CityLife

BBC Philharmonic: Payne, Mahler

BBC Philharmonic
Bridgewater Hall
June 5, 2010

Mahler's tenth symphony was never finished by the composer, and so, as Deryck Cooke, the originator of the generally used performing version, acknowledged, the best you can offer is the realisation of a draft.

We shall never know what Mahler would have finally done with it – and yet there is an incredibly moving effect to be gained from hearing the thoughts he had written. Structurally, they seem complete and express a journey that ends in a reconciliation of sorrow and love that, in the right hands, can move one to tears.

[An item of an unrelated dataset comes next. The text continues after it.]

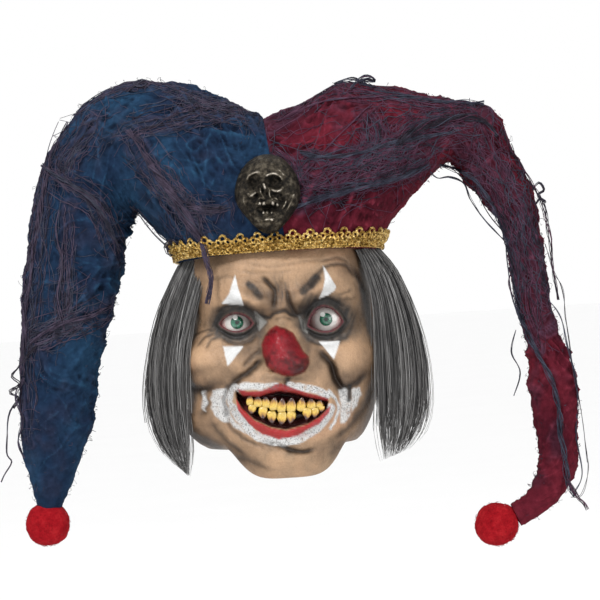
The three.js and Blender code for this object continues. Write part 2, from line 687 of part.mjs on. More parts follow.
function skullBadge() {
  const columns = 20;
  const rings = 9;
  const middle = onCrown(degToRad(badgeTurn), brimDrop + badgeRise, 0);
  const halfWide = badgeWidth / 2;
  const halfHigh = badgeHeight / 2;
  const jawTaper = (up) => 1 - 0.34 * smoothstep(-up, 0.1, 1);
  const reliefAt = (across, up) => {
    let out = 0;
    for (const form of skullForms) {
      for (const side of form.side ? [-1, 1] : [1]) {
        const dx = (across - side * form.across) / form.wide;
        const dz = (up - form.up) / form.high;
        out += form.out * Math.exp(-(dx ** 2) - dz ** 2);
      }
    }
    return out;
  };
  // Rings spread from the middle of the front to the outline and then run to the back.
  const depthBehind = badgeRelief * 1.6;
  const lump = loft(columns, rings + 3, (column, ring) => {
    const turn = (2 * Math.PI * column) / columns;
    const share = Math.min(ring / rings, 1);
    const across = Math.sin(turn) * share;
    const up = Math.cos(turn) * share;
    const dome = Math.sqrt(Math.max(0, 1 - share ** 2.6));
    const out = badgeRelief * (dome + reliefAt(across, up) * smoothstep(1 - share, 0, 0.3));
    const last = ring === rings + 2;
    const x = last ? 0 : across * halfWide * jawTaper(up);
    const z = last ? 0 : up * halfHigh;
    return vec(middle.x + x, middle.y - (ring > rings ? -depthBehind : out), middle.z + z);
  });
  return mainBody(lump.subtract(capRoom).subtract(braidRoom));
}

// Strips of gauze that lie on a horn, joined where they cross.
function gauze(horn, strips) {
  const solids = strips.map((strip) => {
    const rings = Math.max(6, Math.round(strip.to - strip.from));
    return loft(4, rings + 2, (corner, ring) => {
      const share = clamp((ring - 1) / (rings - 1), 0, 1);
      const place = lerp(strip.from, strip.to, share);
      const row = rowAt(horn.sections, place);
      const local = Math.min(row.deep * crownDepth, crownDepth);
      const ends = smoothstep(Math.min(share, 1 - share), -0.05, 0.12);
      const half = (gauzeStrip * strip.wide * ends) / 2 / local;
      const middle = degToRad(lerp(strip.start, strip.end, share));
      const isEnd = ring === 0 || ring === rings + 1;
      const side = isEnd ? 0 : corner === 0 || corner === 3 ? -1 : 1;
      const out = corner < 2 ? gauzeThickness : 0;
      const lift = gauzeLift + (isEnd ? gauzeThickness / 2 : out);
      return hornPoint(horn, place, middle + side * half, lift);
    });
  });
  const joined = solids.reduce((whole, strip) => whole.add(strip));
  const aboveBraid = belowBrim(braidBand + braidScallop + gauzeThickness);
  return mainBody(joined.subtract(aboveBraid).subtract(capRoom));
}

// A felt ball on the end of a horn, with a seat for the horn's end.
function pompom(horn) {
  const tip = hornMiddle(horn, tipOf(horn));
  const along = tip.clone().sub(hornMiddle(horn, tipOf(horn) - 0.6)).normalize();
  const ball = new THREE.IcosahedronGeometry(pompomWidth / 2, 2);
  const centre = tip.clone().addScaledVector(along, pompomWidth / 2 - pompomBite);
  ball.translate(centre.x, centre.y, centre.z);
  return solidFrom(ball).subtract(hornForm(horn, capColumns, fitGap, 0));
}

// Hair at one temple: tapering locks that hang from a strip under the brim, clear of the head.
function hair(side, spread) {
  const rootZ = -brimDrop - lockRadius * 0.6;
  const lowestRay = -0.78 * faceDrop;
  const offSide = (turn, z, off) => {
    const away = vec(side * Math.sin(turn), -Math.cos(turn), 0);
    const distance = reachTo(headProbe, vec(0, 0, Math.max(z, lowestRay)), away);
    return vec(0, 0, z).addScaledVector(away, (distance ?? headWidth / 2) + off);
  };
  const first = degToRad(hairLocks[0].root);
  const last = degToRad(hairLocks[hairLocks.length - 1].root);
  const half = lockRadius * 0.4;
  const section = new THREE.Shape();
  section.moveTo(-half, -half);
  section.lineTo(half, -half);
  section.lineTo(half, half);
  section.lineTo(-half, half);
  section.closePath();
  const stripPoints = [0, 0.5, 1].map((share) => offSide(lerp(first, last, share), rootZ, half));
  const strip = new THREE.ExtrudeGeometry(section, {
    steps: 4,
    bevelEnabled: false,
    extrudePath: new THREE.CatmullRomCurve3(stripPoints),
  });
  let joined = solidFrom(strip);
  const bowAlong = [0, 0.5, 1, 0.95, 0.6];
  const widths = [0.55, 0.85, 1.05, 1.05, 0.9, 0.65, 0.18];
  for (const lock of hairLocks) {
    const radius = lockRadius * lock.thick;
    const knots = bowAlong.map((bow, step) => {
      const z = rootZ - (lock.fall * hairLength * step) / (bowAlong.length - 1);
      const clear = step === 0 ? half : radius + bow * lock.bow * spread;
      return offSide(degToRad(lock.root), z, clear);
    });
    const path = new THREE.CatmullRomCurve3(knots);
    const rings = widths.length;
    const sides = 4;
    const tube = loft(sides, rings + 2, (corner, ring) => {
      const share = clamp((ring - 1) / (rings - 1), 0, 1);
      const centre = path.getPoint(share);
      if (ring === 0 || ring === rings + 1) return centre;
      const turn = (2 * Math.PI * corner) / sides;
      const out = radius * widths[ring - 1];
      return centre.add(vec(out * Math.cos(turn), out * Math.sin(turn), 0));
    });
    joined = joined.add(tube);
  }
  return mainBody(joined.subtract(headRoom).subtract(earRoom(side)).subtract(capRoom));
}

// An ear with room round it.
function earRoom(side) {
  const wide = new THREE.SphereGeometry(1, 8, 6);
  wide.scale(earThick / 2 + 2 * fitGap, earWidth / 2 + 2 * fitGap, earHeight / 2 + 2 * fitGap);
  wide.rotateZ(-side * earFlare);
  wide.translate(side * (headWidth / 2 + earOut), earWidth * 0.35, -earDrop);
  return solidFrom(wide);
}

// Materials
const material = (color, roughness, metalness) =>
  new THREE.MeshStandardMaterial({ color, roughness, metalness });
const paintedRubber = material(0xb08a68, 0.55, 0);
const blueCloth = material(0x1d3a5f, 0.9, 0);
const maroonCloth = material(0x6e1a2c, 0.9, 0);
const greyGauze = material(0x3d3846, 0.95, 0);
const agedMetal = material(0x4a4034, 0.4, 0.8);
const goldThread = material(0xc79a2e, 0.35, 0.9);
const greyHair = material(0x5a5858, 0.6, 0);
const redFelt = material(0xb3191f, 0.95, 0);
const glossyEye = material(0xe8e4dc, 0.1, 0);
const yellowTooth = material(0xe0b84a, 0.3, 0);

// The whole mask
const mask = new THREE.Group();
mask.add(meshOf("mask_shell", maskShell(), paintedRubber));
for (const opening of eyeOpenings) {
  mask.add(meshOf(opening.name, eyeball(opening), glossyEye));
}
mask.add(meshOf("upper_teeth", teeth(1, 9, -1), yellowTooth));
mask.add(meshOf("lower_teeth", teeth(-1, 9, 6), yellowTooth));
mask.add(meshOf("hair_left", hair(-1, hairSpread.left), greyHair));
mask.add(meshOf("hair_right", hair(1, hairSpread.right), greyHair));
mask.add(meshOf("cap_left", capHalf(horns.left), blueCloth));
mask.add(meshOf("cap_right", capHalf(horns.right), maroonCloth));
mask.add(meshOf("gauze_left", gauze(horns.left, leftGauze), greyGauze));
mask.add(meshOf("gauze_right", gauze(horns.right, rightGauze), greyGauze));
mask.add(meshOf("pompom_left", pompom(horns.left), redFelt));
mask.add(meshOf("pompom_right", pompom(horns.right), redFelt));
mask.add(meshOf("gold_braid", braid(), goldThread));
mask.add(meshOf("skull_badge", skullBadge(), agedMetal));

export default mask;
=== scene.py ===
# %% [markdown]
# # A jester mask, dressed for its portrait
# The mask is a hollow rubber head with a two-horned cloth cap. Another program has already made
# its plain solids. This notebook loads them as a fixed frame, and dresses them one piece at a
# time: cloth, torn gauze, painted rubber, hair, gold braid and a cast badge. Sizes are worked
# out in millimetres, and each mesh is brought to metres when it is made.

from itertools import product
from math import cos, pi, radians, sin

import bmesh
import bpy
import numpy as np
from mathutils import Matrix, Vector
from mathutils.bvhtree import BVHTree


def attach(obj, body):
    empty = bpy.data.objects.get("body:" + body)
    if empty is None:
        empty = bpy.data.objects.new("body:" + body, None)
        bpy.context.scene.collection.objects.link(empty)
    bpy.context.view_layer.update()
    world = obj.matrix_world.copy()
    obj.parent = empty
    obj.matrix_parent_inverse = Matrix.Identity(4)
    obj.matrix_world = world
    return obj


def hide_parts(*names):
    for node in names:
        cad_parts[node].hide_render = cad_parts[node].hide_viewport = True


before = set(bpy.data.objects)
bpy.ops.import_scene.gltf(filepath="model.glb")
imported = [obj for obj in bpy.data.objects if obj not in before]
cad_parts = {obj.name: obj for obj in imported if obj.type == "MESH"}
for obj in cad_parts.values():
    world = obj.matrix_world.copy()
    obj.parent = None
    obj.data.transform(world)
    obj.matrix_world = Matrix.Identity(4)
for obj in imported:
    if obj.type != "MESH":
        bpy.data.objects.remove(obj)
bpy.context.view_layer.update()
MM = 0.001
print("solids:", sorted(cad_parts))

# %% [markdown]
# ## Where the camera stands
# The photograph is 600 pixels square, and one pixel is one millimetre in the upright plane
# where Y is 0, through the middle of the head. The head leans a little to one side in it, so
# the camera is rolled by that angle and the mask stays upright. With the camera known, a place
# in the picture can be turned into a place on the mask, and back.

# %% Camera
LEAN = radians(3.8)
DISTANCE = 2000.0
PICTURE = 600.0
SENSOR = 36.0
EYE = np.array([19.9, -DISTANCE, -96.5])
RIGHT = np.array([cos(LEAN), 0, -sin(LEAN)])
UP = np.array([sin(LEAN), 0, cos(LEAN)])
AHEAD = np.array([0.0, 1.0, 0.0])


def to_picture(points):
    """Picture places, in pixels, of points in millimetres."""
    off = np.asarray(points, float) - EYE
    scale = DISTANCE / off[..., 1]
    across = PICTURE / 2 + (off @ RIGHT) * scale
    down = PICTURE / 2 - (off @ UP) * scale
    return np.stack([across, down], -1)


def from_picture(across, down, depth):
    """The points seen at picture places, at given depths along Y."""
    across, down, depth = (np.asarray(value, float)[..., None] for value in (across, down, depth))
    off = (across - PICTURE / 2) * RIGHT - (down - PICTURE / 2) * UP
    return EYE + off * (DISTANCE + depth) / DISTANCE + AHEAD * (DISTANCE + depth)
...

Those right hands were there as Gianandrea Noseda guided the BBC Philharmonic through the music. He caught the sense of infinite sadness even in the first movement, in the mellow sounds which follow the darkness of the huge discord which is its fulcrum.

The scherzo movement was not quite as clinically precise as we have grown to expect from the Phil under Noseda, but energy and brilliance were there – maybe the hot weather took its toll on the possibility of real enjoyment.

But in the final two movements Noseda and his players plumbed the depths of the anguish and eery gloom that come before Mahler’s final and glorious music of redemption through tenderness, and brought the symphony – and the whole Manchester cycle – to a radiant, though whispered, end. The silence that followed spoke volumes.

The new work preceding Mahler was Anthony Payne’s The Period Of Cosmographie, which employs an orchestra almost as big as Mahler’s to evoke a cold Icelandic landscape – at beginning and end quite film-score-like in its static graphicness.

In between, though, there’s plenty going on, with bellowing horns and an intermittent contribution from the bass drum that the composer calls ‘seismic’ (I expect he had to finish it before getting the chance to put in a musical version of an ash cloud). It was highly effective in orchestral colour and scene-painting: a tone poem for our time.

Of the nine world premieres I’ve heard in the Manchester Mahler cycle I would put it pretty high up in order of appeal. Not at the top: that still belongs to Friedrich Cerha’s Like A Tragicomedy, with Kurt Schwertsik’s Nachtmusiken and Edward Gregson’s Dream Song close behind.